“Uno de Cerisy a atteint une certaine maturité”, Edward Levy

Tout juste rentré du CSIO 5* de Dublin, lors duquel il a signé un double sans-faute dans la Coupe des nations Longines et obtenu une septième place dans le Grand Prix Longines avec Uno de Cerisy, ainsi qu’une victoire à 1,50m sur Confidence d’Ass, Edward Levy semble avoir franchi un cap en 2022. Quelques mois après sa première victoire en Grand Prix CSI 5*, à Grimaud avec Rebeca LS, le Normand envisage sereinement l’avenir, les yeux rivés vers une possible finale mondiale des Coupes des nations Longines à Barcelone, la saison indoor et, si les planètes s’alignent, les Européens de Milan et les Jeux olympiques de Paris 2024. Le cavalier de vingt-sept ans n’a pas manqué une miette des championnats du monde de Herning, saluant notamment les trois médaillés individuels.



Comment avez-vous vécu votre première participation au CSIO 5* de Dublin? Y a-t-il des choses qui vous ont marqué ou surpris?

C’était un week-end vraiment incroyable avec énormément de public et une grande ferveur. Notre sport est très populaire là-bas, et cela se ressent. Après deux années blanches, il y a sûrement eu un effet de rattrapage, comme l’ont dit les organisateurs de bon nombre de grands concours. La joie de retrouver le Dublin Horse Show a d’ailleurs été exprimée à de nombreuses reprises tout au long de la semaine. Tout le monde avait l’air très motivé. Comme c’était ma première fois, je n’ai pas de points de comparaison, mais c’était vraiment une semaine incroyable.

En dehors des épreuves, qui se sont étalées sur cinq jours, avez-vous eu le temps de vous promener et de découvrir un peu la ville?

Oui et non. Sur le site, oui, nous avons regardé certaines épreuves Poneys et nationales. Je comprends d’ailleurs pourquoi les jeunes Irlandais sont si redoutables: le niveau à poney est excellent! En dehors de cela, nous étions toujours aux écuries, montions nos chevaux le matin et concourrions ensuite, donc nous n’avons pas vraiment eu le temps de faire du tourisme.
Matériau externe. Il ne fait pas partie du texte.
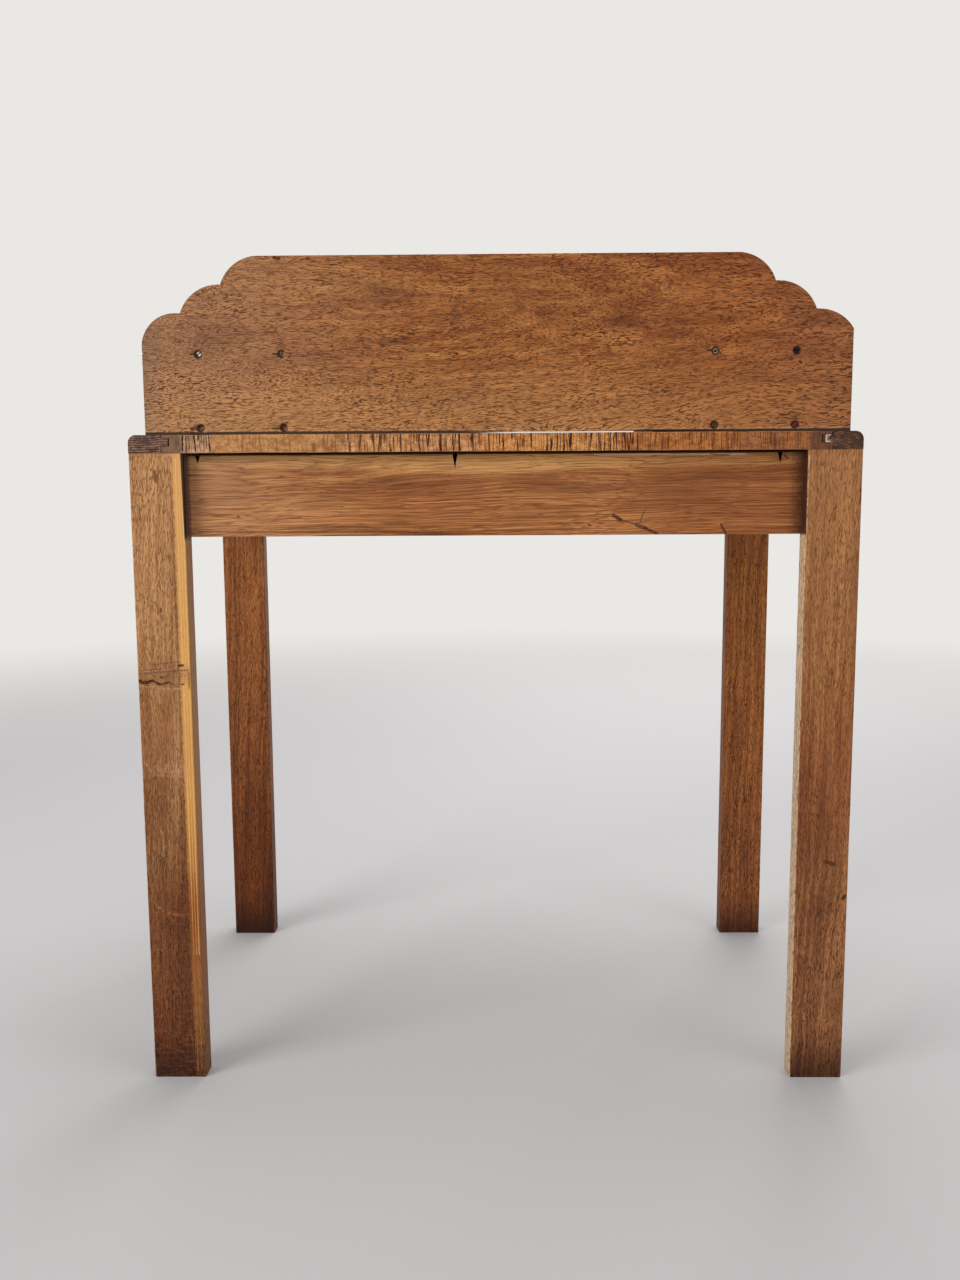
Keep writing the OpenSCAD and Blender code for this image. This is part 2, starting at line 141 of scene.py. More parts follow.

En dehors des épreuves que j’ai montées, je regardais un peu mes coéquipiers. Nous étions en immersion et avons pu voir plein de choses comme la Puissance (qui s’est déroulée le samedi soir, ndlr). C’était très chouette à regarder.

Avec Uno de Cerisy (SF, Open Up Semilly x Siego, AA), vous avez signé un double sans-faute dans la Coupe des nations, dont la France a pris la deuxième place, puis vous êtes classé septième place dans le Grand Prix. Comment avez-vous vécu ces deux épreuves?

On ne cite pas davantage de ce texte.